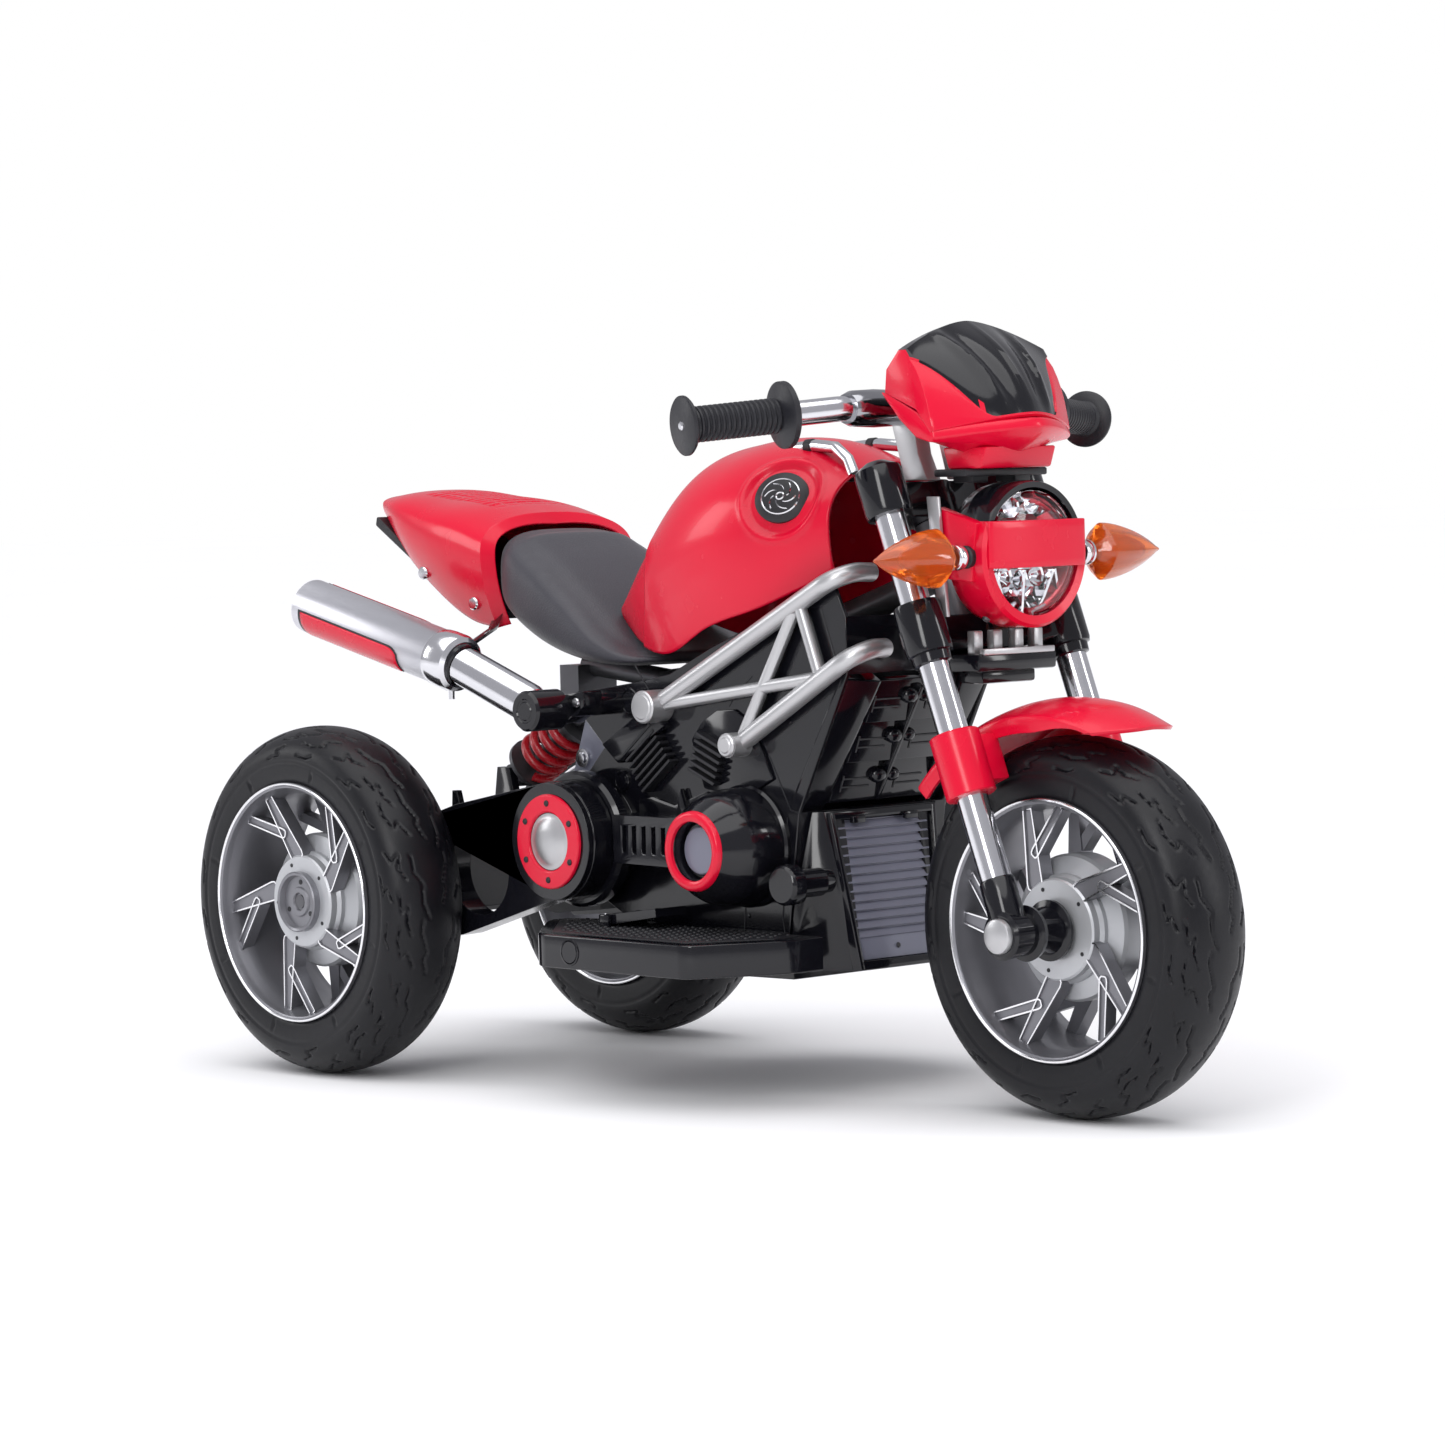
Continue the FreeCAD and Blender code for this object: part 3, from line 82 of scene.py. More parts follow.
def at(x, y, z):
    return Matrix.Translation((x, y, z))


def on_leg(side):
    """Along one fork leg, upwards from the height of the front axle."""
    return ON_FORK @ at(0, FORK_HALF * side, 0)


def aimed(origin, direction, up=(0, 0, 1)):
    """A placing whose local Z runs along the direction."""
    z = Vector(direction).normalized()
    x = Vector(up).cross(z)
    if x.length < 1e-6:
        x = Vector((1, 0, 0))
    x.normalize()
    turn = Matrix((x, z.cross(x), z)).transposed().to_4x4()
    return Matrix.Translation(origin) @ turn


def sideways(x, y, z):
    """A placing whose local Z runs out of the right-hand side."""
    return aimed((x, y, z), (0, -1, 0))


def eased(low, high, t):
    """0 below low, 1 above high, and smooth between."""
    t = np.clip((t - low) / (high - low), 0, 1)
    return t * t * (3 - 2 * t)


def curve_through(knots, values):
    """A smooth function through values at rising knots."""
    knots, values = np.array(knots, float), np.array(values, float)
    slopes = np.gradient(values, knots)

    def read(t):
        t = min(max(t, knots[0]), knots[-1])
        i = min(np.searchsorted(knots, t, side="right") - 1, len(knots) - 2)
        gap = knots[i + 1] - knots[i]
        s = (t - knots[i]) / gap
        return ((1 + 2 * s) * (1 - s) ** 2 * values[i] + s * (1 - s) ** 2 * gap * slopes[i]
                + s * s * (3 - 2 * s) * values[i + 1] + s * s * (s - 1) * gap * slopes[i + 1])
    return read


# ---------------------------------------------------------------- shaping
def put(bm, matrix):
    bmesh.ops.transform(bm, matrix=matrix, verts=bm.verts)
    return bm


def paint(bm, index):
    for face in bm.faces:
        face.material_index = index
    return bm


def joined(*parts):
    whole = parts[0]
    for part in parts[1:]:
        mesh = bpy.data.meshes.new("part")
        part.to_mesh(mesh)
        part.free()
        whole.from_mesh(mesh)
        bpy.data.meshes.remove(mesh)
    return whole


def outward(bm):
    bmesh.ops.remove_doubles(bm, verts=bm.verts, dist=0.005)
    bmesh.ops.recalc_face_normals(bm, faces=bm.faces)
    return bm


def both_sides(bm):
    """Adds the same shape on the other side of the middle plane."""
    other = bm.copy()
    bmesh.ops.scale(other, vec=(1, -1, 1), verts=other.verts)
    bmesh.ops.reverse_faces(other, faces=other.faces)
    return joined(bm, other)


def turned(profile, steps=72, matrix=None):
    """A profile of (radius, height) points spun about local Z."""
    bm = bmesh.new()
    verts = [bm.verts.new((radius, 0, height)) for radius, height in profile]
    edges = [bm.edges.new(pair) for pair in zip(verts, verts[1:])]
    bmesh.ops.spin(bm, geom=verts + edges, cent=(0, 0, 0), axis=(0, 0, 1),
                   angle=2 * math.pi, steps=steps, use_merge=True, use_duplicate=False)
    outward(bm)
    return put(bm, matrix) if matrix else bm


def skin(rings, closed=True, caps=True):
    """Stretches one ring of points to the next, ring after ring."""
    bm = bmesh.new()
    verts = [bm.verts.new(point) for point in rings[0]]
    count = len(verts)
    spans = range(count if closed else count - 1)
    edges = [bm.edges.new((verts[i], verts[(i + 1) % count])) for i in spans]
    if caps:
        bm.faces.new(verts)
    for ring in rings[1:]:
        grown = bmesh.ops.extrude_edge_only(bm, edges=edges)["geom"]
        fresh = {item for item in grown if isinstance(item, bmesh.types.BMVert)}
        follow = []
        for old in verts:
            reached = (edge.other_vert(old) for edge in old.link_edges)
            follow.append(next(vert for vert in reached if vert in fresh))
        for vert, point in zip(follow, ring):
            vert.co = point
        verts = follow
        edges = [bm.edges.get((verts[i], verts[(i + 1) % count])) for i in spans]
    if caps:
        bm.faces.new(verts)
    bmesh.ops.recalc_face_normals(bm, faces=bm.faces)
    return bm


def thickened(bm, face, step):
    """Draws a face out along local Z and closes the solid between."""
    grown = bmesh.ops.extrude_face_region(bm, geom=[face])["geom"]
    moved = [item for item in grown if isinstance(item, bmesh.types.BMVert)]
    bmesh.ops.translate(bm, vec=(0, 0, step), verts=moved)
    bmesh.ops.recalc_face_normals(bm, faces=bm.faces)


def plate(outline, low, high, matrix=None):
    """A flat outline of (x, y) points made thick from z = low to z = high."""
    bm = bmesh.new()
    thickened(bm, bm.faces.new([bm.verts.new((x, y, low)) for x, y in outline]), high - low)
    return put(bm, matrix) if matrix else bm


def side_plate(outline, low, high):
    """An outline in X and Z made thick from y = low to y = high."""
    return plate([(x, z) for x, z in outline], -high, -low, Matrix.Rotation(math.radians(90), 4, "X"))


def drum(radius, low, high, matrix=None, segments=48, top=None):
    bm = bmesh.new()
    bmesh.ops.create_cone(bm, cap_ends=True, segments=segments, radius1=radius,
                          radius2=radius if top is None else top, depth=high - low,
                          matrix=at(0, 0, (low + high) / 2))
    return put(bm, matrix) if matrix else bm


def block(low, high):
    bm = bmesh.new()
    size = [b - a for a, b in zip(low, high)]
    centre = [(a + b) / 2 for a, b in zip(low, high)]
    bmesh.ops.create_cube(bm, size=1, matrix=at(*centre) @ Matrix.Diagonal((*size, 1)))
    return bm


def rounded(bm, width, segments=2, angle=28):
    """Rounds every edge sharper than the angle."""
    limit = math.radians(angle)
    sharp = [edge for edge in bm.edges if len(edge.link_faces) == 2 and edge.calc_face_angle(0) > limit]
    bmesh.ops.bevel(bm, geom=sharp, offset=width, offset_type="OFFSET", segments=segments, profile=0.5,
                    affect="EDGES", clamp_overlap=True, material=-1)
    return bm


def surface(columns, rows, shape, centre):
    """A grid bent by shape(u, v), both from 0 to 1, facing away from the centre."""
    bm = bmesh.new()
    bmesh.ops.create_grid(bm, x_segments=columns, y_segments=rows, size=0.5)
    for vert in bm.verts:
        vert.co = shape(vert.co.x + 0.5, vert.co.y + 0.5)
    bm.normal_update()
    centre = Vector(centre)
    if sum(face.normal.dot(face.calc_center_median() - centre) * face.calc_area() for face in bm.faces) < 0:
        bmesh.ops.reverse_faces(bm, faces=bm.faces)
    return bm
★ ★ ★
--- OBJECTIVE ---
Print only the lines that run from the start of the listing to the line bearing "return ON_FORK @"; please keep the first line and that last one, exactly as they appear.

--- EXPECTED ANSWER ---
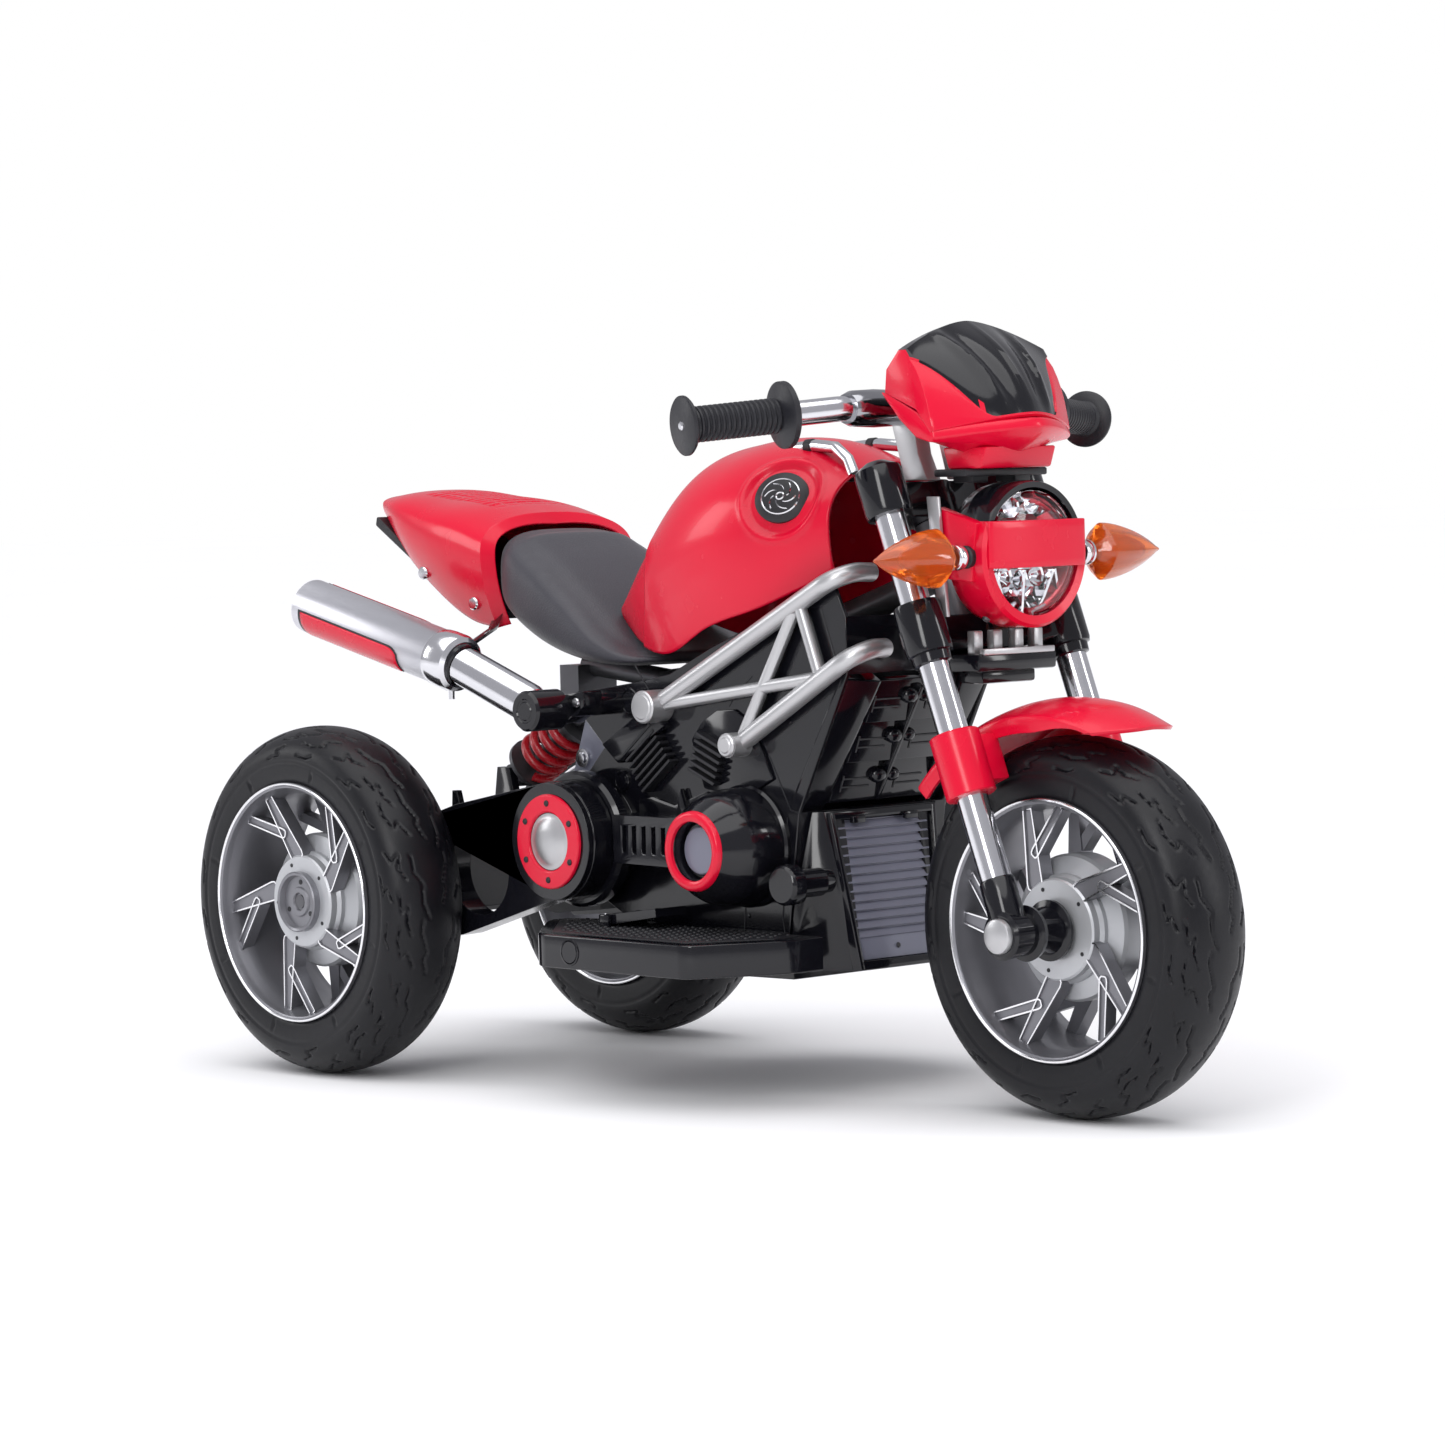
Continue the FreeCAD and Blender code for this object: part 3, from line 82 of scene.py. More parts follow.
def at(x, y, z):
    return Matrix.Translation((x, y, z))


def on_leg(side):
    """Along one fork leg, upwards from the height of the front axle."""
    return ON_FORK @ at(0, FORK_HALF * side, 0)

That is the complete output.